El peligro que se corre en el segundo momento ha sido denunciado a menudo con clarividencia, especialmente por dos de nuestros teósofos chiítas. En cuanto a la situación a la que nos reconduce la ontología integral, es la misma que propone el gran neoplatónico Proclo, en su comentario al Parménides, como armonía perfecta del Dios Uno y los Dioses múltiples. Paradoja aparentemente difícil de percibir para la conciencia ingenua extraña a la meditación filosófica y que confunde todos los niveles de significado. Como prueba, la campaña fomentada en los últimos años en El Cairo contra la edición crítica de la monumental obra de Ibn Arabi realizada por nuestro amigo Osman Yahyá.
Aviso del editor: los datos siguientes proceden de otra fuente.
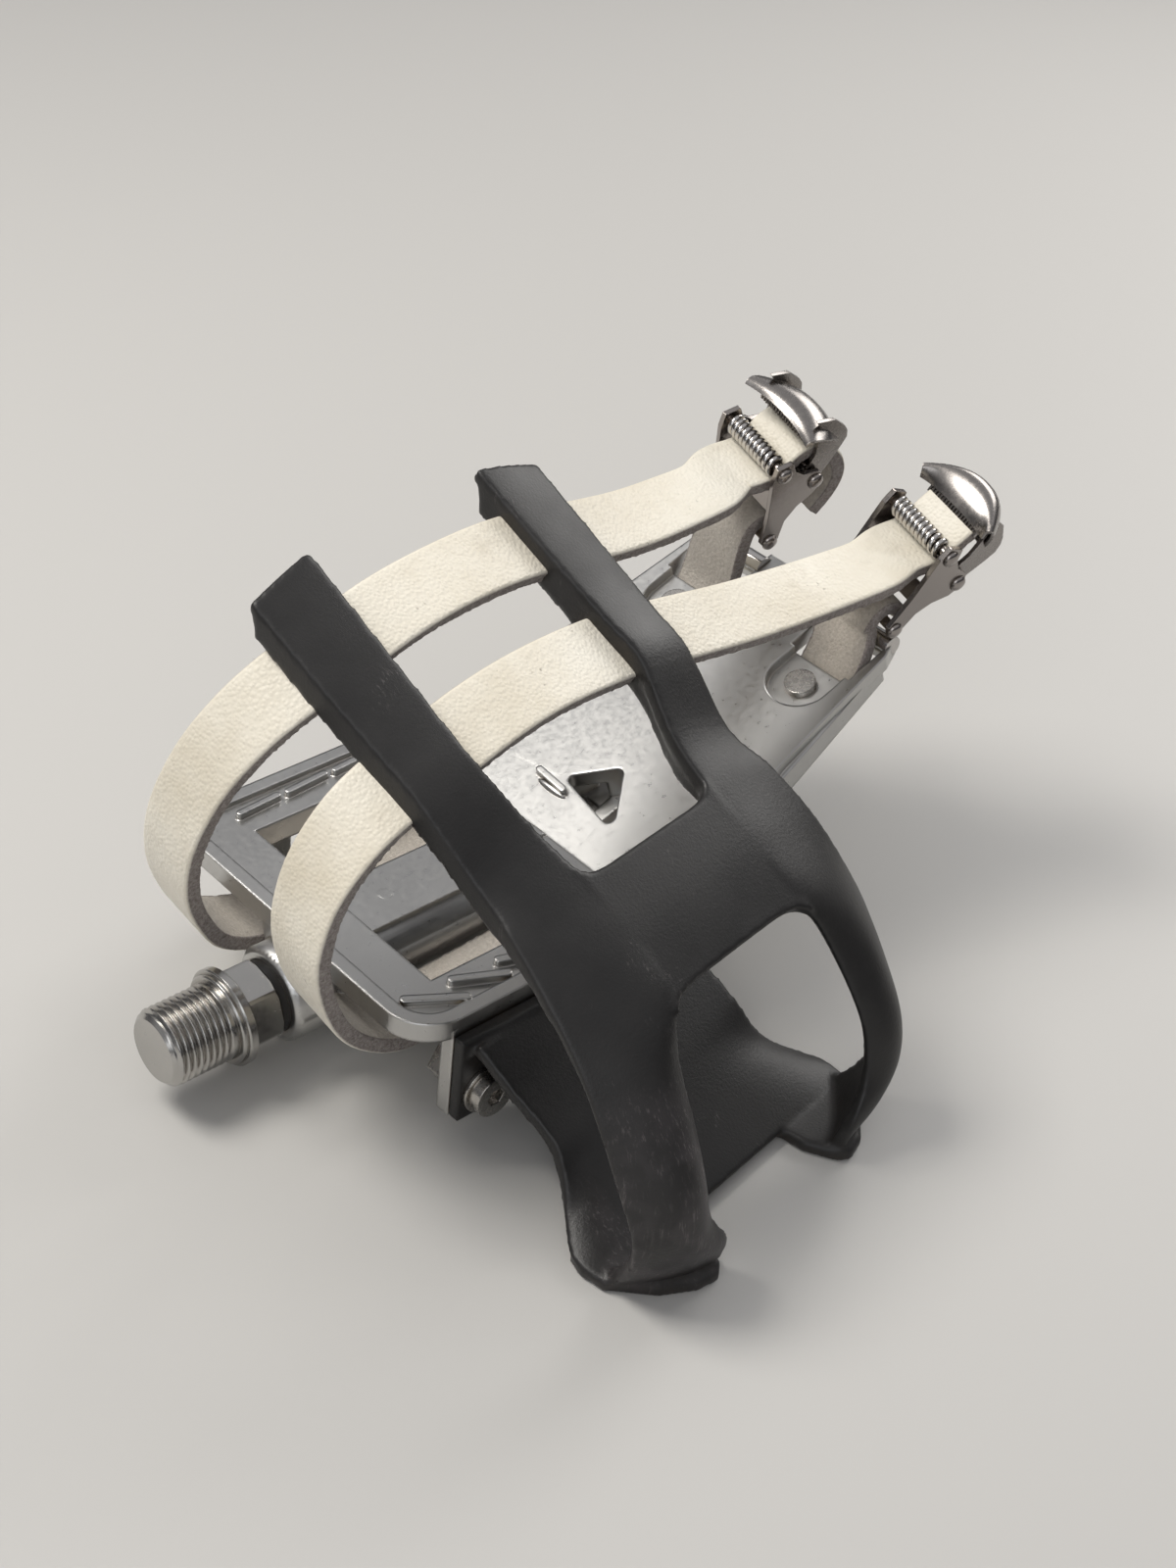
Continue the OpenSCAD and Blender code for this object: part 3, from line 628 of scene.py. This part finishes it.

¿Cuál es exactamente el peligro que surge en lo que acabamos de designar como el segundo momento de la paradoja del monoteísmo? Es el peligro oculto en el enunciado mismo del teomonismo: “No hay en el ser más que Dios”, y que es la fórmula de la unidad transcendental del ser, en árabe wahdat al-wujud. La catástrofe se produce cuando espíritus débiles o inexpertos en filosofía confunden esta unidad del ser (wujud, esse, einai, das Sein) con una supuesta unidad del ente (mawjud, ens, ón, das Seiende). Llega incluso a suceder que los orientalistas caigan en la trampa y hablen de “monismo existencial”, es decir, de un monismo que estaría en el nivel del ente o existente, el nivel mismo de lo múltiple, el nivel en el que el teomonismo fundamenta el pluralismo de los seres (de los entes). Eso es no darse cuenta de la contradictio in adjecto. Es el peligro que denunció con vigor uno de los grandes teólogos-filósofos de la Escuela de Ispahán, en el siglo XVII, Sayyed Ahmad Alaví Ispahaní reprochando especialmente a un cierto número de sufíes el haber caído en este error. “Que nadie va ya a pensar, dice, que lo que profesan los teósofos místicos (los mota’allihun) es algo de ese tipo. No, todos ellos profesan que la afirmación del Uno está en el nivel del ser, y la afirmación de lo múltiple en el nivel del ente.” La confusión llega hasta la profesión de una unidad del ente o existente, expresada en los pseudoesoterismos por las afirmaciones de una identidad ilusoria, cuya monótona repetición provoca una comprensible exasperación en un colega de Sayyed Ahmad, otro gran personaje de la Escuela de Ispahán del siglo XVII, Hosayn Tonkaboní. Al comienzo de su tratado sobre la unidad del ser, afirma: “Estaba preocupado por el deseo de escribir algo sobre la unidad del ser, que va a la par con la multiplicidad de sus epifanías (tajal-liyat) y las ramificaciones de sus descensos, sin que las existencias concretas sean cosas ilusorias, sin consistencia ni permanencia, como pretenden las palabras que se atribuyen a ciertos sufíes. Pues, entendido a la manera de esos sufíes, la cuestión no es nada más que un sofisma. En efecto, de ahí se seguiría que cielos y tierra, paraíso e infierno, juicio y resurrección, todo eso no sería sino algo ilusorio. La futilidad de esas conclusiones no escapará a nadie”.
El teomonismo profesa pues no que el Ser divino es el único ente, sino el Uno-ser, y precisamente esta unitud del ser fundamenta y hace posible la multitud de sus epifanías, que son los entes; el solo existir da existencia a los existentes múltiples, pues fuera del ser no hay más que la nada. En otras palabras, el Uno-ser es la fuente de la multitud de las teofanías. El peligro inmanente ya en el primer momento de la paradoja del monoteísmo es hacer de Dios no el Acto puro de ser, el Uno-ser, sino un Ens, un ente (mawjud), aunque esté infinitamente por encima de los demás entes. Por estar desde ese momento constituido como ente, la distancia que se pretende establecer entre el Ens supremum y los entia creata no hace más que reforzar su condición de Ens supremun como la propia de un ente. Pues desde el momento en que se lo ha investido de todos los atributos positivos concebibles, llevados a su grado supereminente, ya no es posible que el espíritu se eleve más allá de él. La ascensión del espíritu se detiene ante esa ausencia de más allá de un Ens, de un ente. Y ahí está la idolatría metafísica, que contradice el estatuto del ente, pues a un ente, a un Ens, le es imposible ser supremum. En efecto, el Ens, el ente, se remite por esencia más allá de sí mismo, al acto de ser que le transciende y le constituye como ente. Los teósofos islámico se conciben el paso del ser (esse) al ente (ens) como la puesta del ser en imperativo (KN, Esto). Es por el imperativo Esto como el ente es investido con el acto de ser. Por eso el ente, ens, es por esencia creatural (es el aspecto pasivo del imperativo Esto). Lo que es Fuente y Principio no puede ser, pues, Ens, un ente. Y eso es lo que vieron perfectamente los teósofos místicos, especialmente los teósofos ismailíes y los de la escuela de Ibn Arabi.